Extreme Volatility State
Discrepancies between rapid and gradual TWAPs, along with variations between the current price
and rapid TWAP, will be employed for identifying these price fluctuations. By default, a 25%
deviation initiates the extreme volatility state. Within this state, the strategy will enter a
lockout phase, halting any additional deposits into the vault. It's essential to note that
during this period, the vault remains unbalanced, requiring human intervention to evaluate the
circumstances and determine the appropriate timing and method for rebalancing.
Automated Solutions
In order to enhance the capability for liquidity providers to establish robust on-chain
liquidity, LCM sought an efficient solution to scale their rebalance functionality.
Automating with Chainlink introduces a decentralized service designed specifically for handling
tasks on behalf of smart contracts.

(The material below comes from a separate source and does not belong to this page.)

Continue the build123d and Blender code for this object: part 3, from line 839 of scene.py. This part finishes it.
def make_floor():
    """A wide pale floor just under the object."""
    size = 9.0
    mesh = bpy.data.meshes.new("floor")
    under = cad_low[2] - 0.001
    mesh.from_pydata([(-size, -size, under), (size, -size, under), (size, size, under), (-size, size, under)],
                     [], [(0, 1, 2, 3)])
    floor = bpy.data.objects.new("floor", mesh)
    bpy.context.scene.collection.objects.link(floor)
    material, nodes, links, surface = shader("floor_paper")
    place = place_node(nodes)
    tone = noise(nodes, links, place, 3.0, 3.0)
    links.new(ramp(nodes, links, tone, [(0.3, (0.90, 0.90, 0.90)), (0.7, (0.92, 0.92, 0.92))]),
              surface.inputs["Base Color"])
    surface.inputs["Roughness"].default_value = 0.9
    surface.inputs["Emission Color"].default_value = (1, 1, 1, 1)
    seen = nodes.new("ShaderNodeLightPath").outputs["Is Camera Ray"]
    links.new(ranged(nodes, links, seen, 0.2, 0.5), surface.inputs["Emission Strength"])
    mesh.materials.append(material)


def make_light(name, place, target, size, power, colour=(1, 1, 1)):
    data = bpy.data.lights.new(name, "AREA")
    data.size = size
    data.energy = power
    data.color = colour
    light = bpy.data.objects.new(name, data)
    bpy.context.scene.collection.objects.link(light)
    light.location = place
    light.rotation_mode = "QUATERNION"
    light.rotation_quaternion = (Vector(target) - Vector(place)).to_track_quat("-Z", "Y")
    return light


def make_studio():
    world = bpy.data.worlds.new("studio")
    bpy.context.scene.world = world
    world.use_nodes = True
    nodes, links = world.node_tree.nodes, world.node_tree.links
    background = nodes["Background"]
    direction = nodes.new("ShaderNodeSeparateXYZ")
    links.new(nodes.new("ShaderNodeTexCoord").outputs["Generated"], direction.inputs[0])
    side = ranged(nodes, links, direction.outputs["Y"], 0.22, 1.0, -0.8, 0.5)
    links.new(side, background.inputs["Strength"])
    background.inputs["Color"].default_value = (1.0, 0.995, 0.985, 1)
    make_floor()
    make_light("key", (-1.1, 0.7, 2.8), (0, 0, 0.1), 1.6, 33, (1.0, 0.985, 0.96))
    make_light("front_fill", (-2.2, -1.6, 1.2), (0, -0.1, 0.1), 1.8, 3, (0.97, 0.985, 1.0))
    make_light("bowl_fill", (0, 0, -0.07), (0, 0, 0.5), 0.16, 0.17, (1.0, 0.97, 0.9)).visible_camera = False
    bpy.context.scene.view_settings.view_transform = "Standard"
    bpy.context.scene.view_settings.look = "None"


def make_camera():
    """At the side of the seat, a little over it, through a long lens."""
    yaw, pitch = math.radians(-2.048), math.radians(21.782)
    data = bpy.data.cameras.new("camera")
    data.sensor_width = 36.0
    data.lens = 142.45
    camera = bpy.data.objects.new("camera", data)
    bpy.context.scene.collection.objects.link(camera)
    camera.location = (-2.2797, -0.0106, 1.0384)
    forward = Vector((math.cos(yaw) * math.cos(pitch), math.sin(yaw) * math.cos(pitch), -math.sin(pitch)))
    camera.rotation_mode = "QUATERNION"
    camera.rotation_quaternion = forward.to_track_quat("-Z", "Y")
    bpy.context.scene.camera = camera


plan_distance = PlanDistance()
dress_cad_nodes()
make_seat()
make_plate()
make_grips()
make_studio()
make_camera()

This system utilizes decentralized, highly reliable, and
economically incentivized automation nodes to activate smart contracts precisely when they need
to execute critical on-chain functions. These functions typically occur at regular intervals
(e.g., daily at a specific time) or in response to external events (e.g., when an asset reaches
a predefined price).
Key Attributes of Chainlink Automation
1. Decentralized, Reliable, and Efficient Automation — Chainlink Automation ensures swift
transaction identification and confirmation, even in periods of network congestion, utilizing
Chainlink’s proven transaction manager.
2. Cost-Effective, Time-Tested Infrastructure — Leveraging Chainlink Automation allows us to cut
in-house automation infrastructure expenses, decrease DevOps resource allocation, and enhance
overall speed and efficiency.
3. Facilitates Rapid Scaling — Chainlink Automation provides the capability for faster scaling,
circumventing the challenges associated with constructing and maintaining the infrastructure
necessary for reliable automation across multiple chains.
4. Unleashes New Possibilities — Through smart contract automation, we can explore novel use
cases and unlock functionalities that would have otherwise been unattainable.